Re: e2scrub finds corruption immediately after mounting

"Theodore Ts'o" <tytso@xxxxxxx> · Wed, 3 Jan 2024 23:38:13 -0500

On Wed, Jan 03, 2024 at 04:14:36PM -0500, Brian J. Murrell wrote:
> I am trying to migrate from lvcheck
> (https://github.com/BryanKadzban/lvcheck) to using the officially
> supported e2scrub[_all] kit.

What distribution are you using, and what version of the kernel are
you using?  I note that you are using e2fsprogs 1.45.6, and Debian
Stable is shipping with e2fsprogs 1.47.0.

That being said, this is the first time I've seen any report of an
issue like what you've reported..

> # e2scrub /dev/rootvol_tmp/almalinux8_opt 
>   Logical volume "almalinux8_opt.e2scrub" created.
> e2fsck 1.45.6 (20-Mar-2020)
> Pass 1: Checking inodes, blocks, and sizes
> Pass 2: Checking directory structure
> Pass 3: Checking directory connectivity
> Pass 4: Checking reference counts
> Pass 5: Checking group summary information
> /dev/rootvol_tmp/almalinux8_opt.e2scrub: 1698/178816 files (86.9% non-
> contiguous), 482404/716800 blocks
> /dev/rootvol_tmp/almalinux8_opt: Scrub FAILED due to corruption!

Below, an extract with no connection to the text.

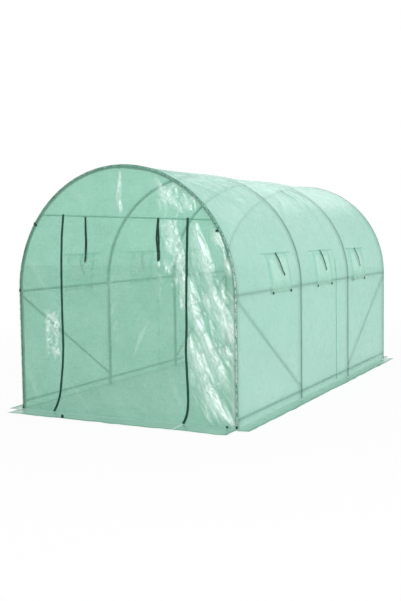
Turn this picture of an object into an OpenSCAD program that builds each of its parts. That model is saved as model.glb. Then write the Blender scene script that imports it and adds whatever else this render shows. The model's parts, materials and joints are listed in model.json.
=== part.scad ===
// Polytunnel greenhouse: a round-topped tube frame under a woven film cover.
// Units are millimetres. X runs across, Y runs from front to back and Z is up.
// The origin is on the ground, at the middle of the footprint.

/* [Frame] */
// Overall width across the outsides of the hoops
tunnel_width = 2000; // [1600:50:3000]
// Overall length over the front and rear hoops
tunnel_length = 4000; // [3600:50:6000]
// Height of the straight legs, up to where the arch starts
leg_height = 1000; // [800:10:1400]
// Diameter of the hoop tube
hoop_tube = 25; // [22:1:38]
// Diameter of the tubes that run between the hoops
rail_tube = 19; // [14:1:20]
// Diameter of the slanting braces
brace_tube = 16; // [12:1:18]
// Height of the middle of the lower rails
base_rail_height = 70; // [40:5:150]
// Height on the hoop leg where the lower end of a brace meets it
brace_foot_height = 105; // [100:5:200]
// Drop from the top of a leg to the upper end of a brace
brace_head_drop = 36; // [36:1:80]

/* [Cover] */
// Thickness of the film
film = 2; // [1:0.5:3]
// Clearance between the film and the hoops under it
film_gap = 0.3; // [0.1:0.1:1]
// Height of the seam that crosses the front above the door
seam_height = 1575; // [1500:5:1640]
// Reach of the ground flap in front and behind
end_skirt = 200; // [60:10:300]
// Reach of the ground flap at the sides
side_skirt = 108; // [60:2:300]
// Distance the side flap runs past the front and the rear
skirt_overrun = 40; // [0:5:60]
// Slit in the front ground flap at each side of the door
skirt_slit = 6; // [2:1:20]

/* [Door] */
// Distance from the middle to the left zip, at its straight part
zip_left = 572; // [400:2:620]
// Distance from the middle to the right zip, at its straight part
zip_right = 583; // [400:2:620]
// Lean of the left zip towards the middle at its top
zip_left_lean = 34; // [0:1:60]
// Lean of the right zip away from the middle at its top
zip_right_lean = 19; // [0:1:60]
// Distance the left zip runs outwards at its foot
zip_left_foot = 104; // [0:1:120]
// Distance the right zip runs inwards at its foot
zip_right_foot = 52; // [0:1:120]
// Height where the left zip starts to bend outwards
zip_left_knee = 430; // [200:10:700]
// Height where the right zip starts to bend inwards
zip_right_knee = 170; // [100:10:700]
// Width of a zip
zip_width = 20; // [8:1:30]
// Distance a zip stands out past the film
zip_proud = 1.5; // [0.5:0.5:4]
// Distance from the middle to the left strap
strap_left = 322; // [150:2:380]
// Distance from the middle to the right strap
strap_right = 345; // [150:2:380]
// Length of the part of a door strap that hangs below the seam
strap_drop = 320; // [150:10:500]
// Length of the part of a door strap above the seam
strap_rise = 20; // [5:5:50]
// Width of a door strap
strap_width = 22; // [15:1:40]
// Thickness of all straps
strap_thick = 2; // [1:0.5:4]

/* [Windows] */
// Distance between the middles of the windows
window_pitch = 1065; // [800:5:1200]
// Distance from the middle of the building to the middle window, to the front
window_shift = 45; // [0:5:100]
// Width of a window opening
window_width = 340; // [200:10:380]
// Angle above the top of the legs where a window opening starts
window_low = 3.5; // [2:0.5:6]
// Angle above the top of the legs where a window opening ends
window_high = 14.5; // [10:0.5:15]
// Width of a window flap
flap_width = 420; // [400:5:500]
// Angle above the top of the legs where a window flap starts
flap_low = 0.3; // [0.1:0.1:1.5]
// Angle above the top of the legs where a window flap is sewn on
flap_high = 17.6; // [16:0.1:22]
// Clearance between the cover and what hangs over it
flap_gap = 0.3; // [0.1:0.1:1]
// Thickness of the net in a window
net_thick = 1; // [0.5:0.5:2]
// Distance from the middle of a window to its strap, to the front
window_strap_shift = 60; // [0:5:120]
// Width of a window strap
window_strap_width = 20; // [10:1:30]
// Angle above the top of the legs where a window strap ends
window_strap_low = 7.2; // [4:0.2:12]

/* [Hidden] */
hoop_radius = (tunnel_width - hoop_tube) / 2;
hoop_y = (tunnel_length - hoop_tube) / 2;
bay = 2 * hoop_y / 3;
film_in = tunnel_width / 2 + film_gap;
film_out = film_in + film;
end_in = tunnel_length / 2 + film_gap;
end_out = end_in + film;
window_mid = -window_shift;
net_out = film_out - (film - net_thick) / 2;
flap_in = film_out + flap_gap;
past = 20;
$fn = 96;
round_top = 360;

// Colours
steel = [0.60, 0.66, 0.63];
leaf = [0.62, 0.83, 0.75];
leaf_low = [0.56, 0.78, 0.69];
dark = [0.10, 0.28, 0.22];

// Distance of a hoop and of a window from the middle, towards the rear
function hoop_place(i) = -hoop_y + (i - 1) * bay;
function window_place(i) = window_mid + (i - 2) * window_pitch;

// Lays a flat drawing upright, facing the front, with its rear face at y
module upright(y, depth) {
  translate([0, y, 0])
    rotate([90, 0, 0])
      linear_extrude(depth)
        children();
}

// Turns a drawing of [radius, length] about the middle line of the arch,
// on the right side, between two angles above the top of the legs
module bent(low, high, r_in, r_out, y_mid, long) {
  translate([0, y_mid + long / 2, leg_height])
    rotate([90, 0, 0])
      rotate([0, 0, low])
        rotate_extrude(angle = high - low)
          translate([r_in, 0])
            square([r_out - r_in, long]);
}

// Frame
module arch(i) {
  color(steel)
    translate([0, hoop_place(i), leg_height])
      rotate([90, 0, 0])
        rotate_extrude(angle = 180)
          translate([hoop_radius, 0])
            circle(d = hoop_tube);
}

module leg(side, i) {
  translate([side * hoop_radius, hoop_place(i), 0])
    cylinder(h = leg_height, d = hoop_tube);
}

module legs(i) {
  color(steel) {
    leg(-1, i);
    leg(1, i);
  }
}

// The space that the legs of one side take up, carried on past their tops
module leg_space(side) {
  for (i = [1:4])
    translate([side * hoop_radius, hoop_place(i), 0])
      cylinder(h = leg_height + rail_tube, d = hoop_tube);
}

// A rail in three lengths, with each end shaped to the leg that it meets
module leg_rail(side, height) {
  color(steel)
    difference() {
      translate([side * hoop_radius, -hoop_y, height])
        rotate([-90, 0, 0])
          cylinder(h = 2 * hoop_y, d = rail_tube);
      leg_space(side);
    }
}

module ridge() {
  color(steel)
    difference() {
      translate([0, -hoop_y, leg_height + hoop_radius])
        rotate([-90, 0, 0])
          cylinder(h = 2 * hoop_y, d = rail_tube);
      for (i = [1:4])
        translate([0, hoop_place(i), leg_height])
          rotate([90, 0, 0])
            rotate_extrude(angle = 180)
              translate([hoop_radius, 0])
                circle(d = hoop_tube);
    }
}

// A brace from the top of one leg down to the foot of another
module brace(side, head, foot) {
  head_z = leg_height - brace_head_drop;
  run = hoop_place(foot) - hoop_place(head);
  fall = head_z - brace_foot_height;
  slope = atan2(run, -fall);
  reach = sqrt(run * run + fall * fall);
  color(steel)
    difference() {
      translate([side * hoop_radius, hoop_place(head), head_z])
        rotate([-slope, 0, 0])
          cylinder(h = reach, d = brace_tube);
      leg(side, head);
      leg(side, foot);
    }
}

// Cover: outline of an end wall
module end_outline() {
  translate([-film_out, 0])
    square([2 * film_out, leg_height]);
  intersection() {
    translate([0, leg_height])
      circle(r = film_out, $fn = round_top);
    translate([-film_out, leg_height])
      square([2 * film_out, film_out]);
  }
}

module roof() {
  color(leaf)
    difference() {
      upright(end_in, 2 * end_in)
        difference() {
          intersection() {
            translate([0, leg_height])
              circle(r = film_out, $fn = round_top);
            translate([-film_out, leg_height])
              square([2 * film_out, film_out]);
          }
          translate([0, leg_height])
            circle(r = film_in, $fn = round_top);
        }
      window_holes();
      mirror([1, 0, 0])
        window_holes();
    }
}

module window_holes() {
  for (i = [1:3])
    bent(window_low, window_high, film_in - past, film_out + past, window_place(i), window_width);
}

module wall_cover(side) {
  left = side > 0 ? film_in : -film_out;
  color(leaf_low)
    translate([left, -end_in, 0])
      cube([film, 2 * end_in, leg_height]);
}

module rear() {
  color(leaf)
    upright(end_out, film)
      end_outline();
}

// Middle line of each zip, from the seam down to the ground
left_line = [
  [-zip_left + zip_left_lean, seam_height],
  [-zip_left, leg_height],
  [-zip_left, zip_left_knee],
  [-zip_left - zip_left_foot, 0]
];
right_line = [
  [zip_right + zip_right_lean, seam_height],
  [zip_right, leg_height],
  [zip_right, zip_right_knee],
  [zip_right - zip_right_foot, 0]
];

// Region on one side of a zip line, moved across by a distance
function beside(line, move, wall) = [
  [line[0][0] + move, line[0][1]],
  [line[1][0] + move, line[1][1]],
  [line[2][0] + move, line[2][1]],
  [line[3][0] + move, line[3][1]],
  [wall, line[3][1]],
  [wall, line[0][1]]
];

function band(line, half) = [
  [line[0][0] + half, line[0][1]],
  [line[1][0] + half, line[1][1]],
  [line[2][0] + half, line[2][1]],
  [line[3][0] + half, line[3][1]],
  [line[3][0] - half, line[3][1]],
  [line[2][0] - half, line[2][1]],
  [line[1][0] - half, line[1][1]],
  [line[0][0] - half, line[0][1]]
];

function between(left, right, half) = [
  [left[0][0] + half, left[0][1]],
  [left[1][0] + half, left[1][1]],
  [left[2][0] + half, left[2][1]],
  [left[3][0] + half, left[3][1]],
  [right[3][0] - half, right[3][1]],
  [right[2][0] - half, right[2][1]],
  [right[1][0] - half, right[1][1]],
  [right[0][0] - half, right[0][1]]
];

module front_top() {
  color(leaf)
    upright(-end_in, film)
      intersection() {
        end_outline();
        translate([-film_out - past, seam_height])
          square([2 * (film_out + past), film_out]);
      }
}

module front_side(line, move, wall) {
  color(leaf_low)
    upright(-end_in, film)
      intersection() {
        end_outline();
        polygon(beside(line, move, wall));
      }
}

module front_left() {
  front_side(left_line, -zip_width / 2, -film_out - past);
}

module front_right() {
  front_side(right_line, zip_width / 2, film_out + past);
}

module door() {
  color(leaf_low)
    upright(-end_in, film)
      polygon(between(left_line, right_line, zip_width / 2));
}

module door_zip(line) {
  color(dark)
    difference() {
      upright(-end_in, film + zip_proud)
        polygon(band(line, zip_width / 2));
      ground_flap_front(-film_out, film_out);
    }
}

module door_strap(x) {
  color(dark)
    translate([x - strap_width / 2, -end_out - strap_thick, seam_height - strap_drop])
      cube([strap_width, strap_thick, strap_drop + strap_rise]);
}

// Ground flaps
module flat_piece(x_1, x_2, y_1, y_2) {
  color(leaf_low)
    translate([x_1, y_1, 0])
      cube([x_2 - x_1, y_2 - y_1, film]);
}

module ground_flap_side(side) {
  inner = side > 0 ? film_out : -film_out - side_skirt;
  long = end_out + skirt_overrun;
  flat_piece(inner, inner + side_skirt, -long, long);
}

module ground_flap_end() {
  flat_piece(-film_out, film_out, end_out, end_out + end_skirt);
}

module ground_flap_front(x_1, x_2) {
  flat_piece(x_1, x_2, -end_out - end_skirt, -end_out);
}

// Windows
module window_flap(side, i) {
  color(leaf)
    mirror([side > 0 ? 0 : 1, 0, 0])
      bent(flap_low, flap_high, flap_in, flap_in + film, window_place(i), flap_width);
}

module nets() {
  color(leaf_low)
    for (flip = [0:1])
      mirror([flip, 0, 0])
        for (i = [1:3])
          bent(window_low, window_high, net_out - net_thick, net_out, window_place(i), window_width);
}

module straps() {
  strap_in = flap_in + film + flap_gap;
  color(dark)
    for (flip = [0:1])
      mirror([flip, 0, 0])
        for (i = [1:3])
          bent(window_strap_low, flap_high, strap_in, strap_in + strap_thick,
            window_place(i) - window_strap_shift, window_strap_width);
}

arch(1);  // hoop_1_arch
arch(2);  // hoop_2_arch
arch(3);  // hoop_3_arch
arch(4);  // hoop_4_arch
legs(1);  // hoop_1_legs
legs(2);  // hoop_2_legs
legs(3);  // hoop_3_legs
legs(4);  // hoop_4_legs
ridge();  // ridge_pole
leg_rail(-1, leg_height);  // side_rail_left
leg_rail(1, leg_height);  // side_rail_right
leg_rail(-1, base_rail_height);  // base_rail_left
leg_rail(1, base_rail_height);  // base_rail_right
brace(-1, 1, 2);  // brace_front_left
brace(1, 1, 2);  // brace_front_right
brace(-1, 4, 3);  // brace_rear_left
brace(1, 4, 3);  // brace_rear_right
roof();  // roof_cover
wall_cover(-1);  // wall_cover_left
wall_cover(1);  // wall_cover_right
rear();  // rear_wall
front_top();  // front_wall_top
front_left();  // front_wall_left
front_right();  // front_wall_right
door();  // door_panel
door_zip(left_line);  // door_zip_left
door_zip(right_line);  // door_zip_right
door_strap(-strap_left);  // door_strap_left
door_strap(strap_right);  // door_strap_right
ground_flap_side(-1);  // ground_flap_left
ground_flap_side(1);  // ground_flap_right
ground_flap_end();  // ground_flap_rear
ground_flap_front(-film_out, left_line[3][0] - skirt_slit / 2);  // ground_flap_front_left
ground_flap_front(right_line[3][0] + skirt_slit / 2, film_out);  // ground_flap_front_right
ground_flap_front(left_line[3][0] + skirt_slit / 2, right_line[3][0] - skirt_slit / 2);  // ground_flap_door
window_flap(-1, 1);  // window_flap_left_1
window_flap(-1, 2);  // window_flap_left_2
window_flap(-1, 3);  // window_flap_left_3
window_flap(1, 1);  // window_flap_right_1
window_flap(1, 2);  // window_flap_right_2
window_flap(1, 3);  // window_flap_right_3
nets();  // window_nets
straps();  // window_straps
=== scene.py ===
import json
import math

import bpy
import numpy as np
from mathutils import Matrix, Vector

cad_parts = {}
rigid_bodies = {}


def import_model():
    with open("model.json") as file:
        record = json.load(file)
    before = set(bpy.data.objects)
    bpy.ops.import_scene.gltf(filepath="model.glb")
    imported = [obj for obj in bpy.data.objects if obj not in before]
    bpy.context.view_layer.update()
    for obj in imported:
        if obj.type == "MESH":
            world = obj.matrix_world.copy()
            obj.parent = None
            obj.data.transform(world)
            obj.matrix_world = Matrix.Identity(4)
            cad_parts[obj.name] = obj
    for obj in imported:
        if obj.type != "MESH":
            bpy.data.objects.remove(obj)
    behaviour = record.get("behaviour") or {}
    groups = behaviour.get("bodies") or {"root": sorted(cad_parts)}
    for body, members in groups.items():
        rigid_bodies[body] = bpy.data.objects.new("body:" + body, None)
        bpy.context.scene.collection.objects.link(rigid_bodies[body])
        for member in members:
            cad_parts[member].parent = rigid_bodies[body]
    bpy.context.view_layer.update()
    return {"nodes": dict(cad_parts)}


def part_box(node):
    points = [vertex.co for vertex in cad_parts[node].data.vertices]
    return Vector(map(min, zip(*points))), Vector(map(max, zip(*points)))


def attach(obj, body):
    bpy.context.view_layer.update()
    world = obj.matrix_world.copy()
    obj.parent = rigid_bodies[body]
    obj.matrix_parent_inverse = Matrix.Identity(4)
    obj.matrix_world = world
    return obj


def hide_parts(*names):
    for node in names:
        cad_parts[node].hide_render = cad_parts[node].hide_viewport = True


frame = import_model()
scene = bpy.context.scene
scene.view_settings.view_transform = "Standard"
ROOT = "root"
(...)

This error means that e2fsck exited with a non-zero exit status.
Which is strange because there is no report of any kind of problem
from e2fsck in its output.  From the e2scrub script:

check() {
	# First we recover the journal, then we see if e2fsck tries any
	# non-optimization repairs.  If either of these two returns a
	# non-zero status (errors fixed or remaining) then this fs is bad.
	E2FSCK_FIXES_ONLY=1
	export E2FSCK_FIXES_ONLY
	${DBG} "@root_sbindir@/e2fsck" -E journal_only -p ${e2fsck_opts} "${snap_dev}" || return $?
	${DBG} "@root_sbindir@/e2fsck" -f -y ${e2fsck_opts} "${snap_dev}"
}

...

check
case "$?" in
"0")
	# Clean check!
	echo "${arg}: Scrub succeeded."
  ...

"8")
	# Operational error, what now?
	echo "${arg}: e2fsck operational error."
  ...	

*)
	# fsck failed.  Check if the snapshot is invalid; if so, make a
	# note of that at the end of the log.  This isn't necessarily a
	# failure because the mounted fs could have overflowed the
	# snapshot with regular disk writes /or/ our repair process
	# could have done it by repairing too much.
	#
	# If it's really corrupt we ought to fsck at next boot.
	is_invalid="$(lvs -o lv_snapshot_invalid --noheadings "${snap_dev}" | awk '{print $1}')"
	if [ -n "${is_invalid}" ]; then
		echo "${arg}: Scrub FAILED due to invalid snapshot."
		ret=8
	else
		echo "${arg}: Scrub FAILED due to corruption!  Unmount and run e2fsck -y."
		mark_corrupt
		ret=6
	fi
	...

My best guess is that e2fsck from 1.45.6 is somehow returning a
non-zero exit status for some reason.  So the first thing I'd suggest
is upgrading to e2fsprogs 1.47.0 and see if that causes the problem to
resolve itself.

Cheers,

						- Ted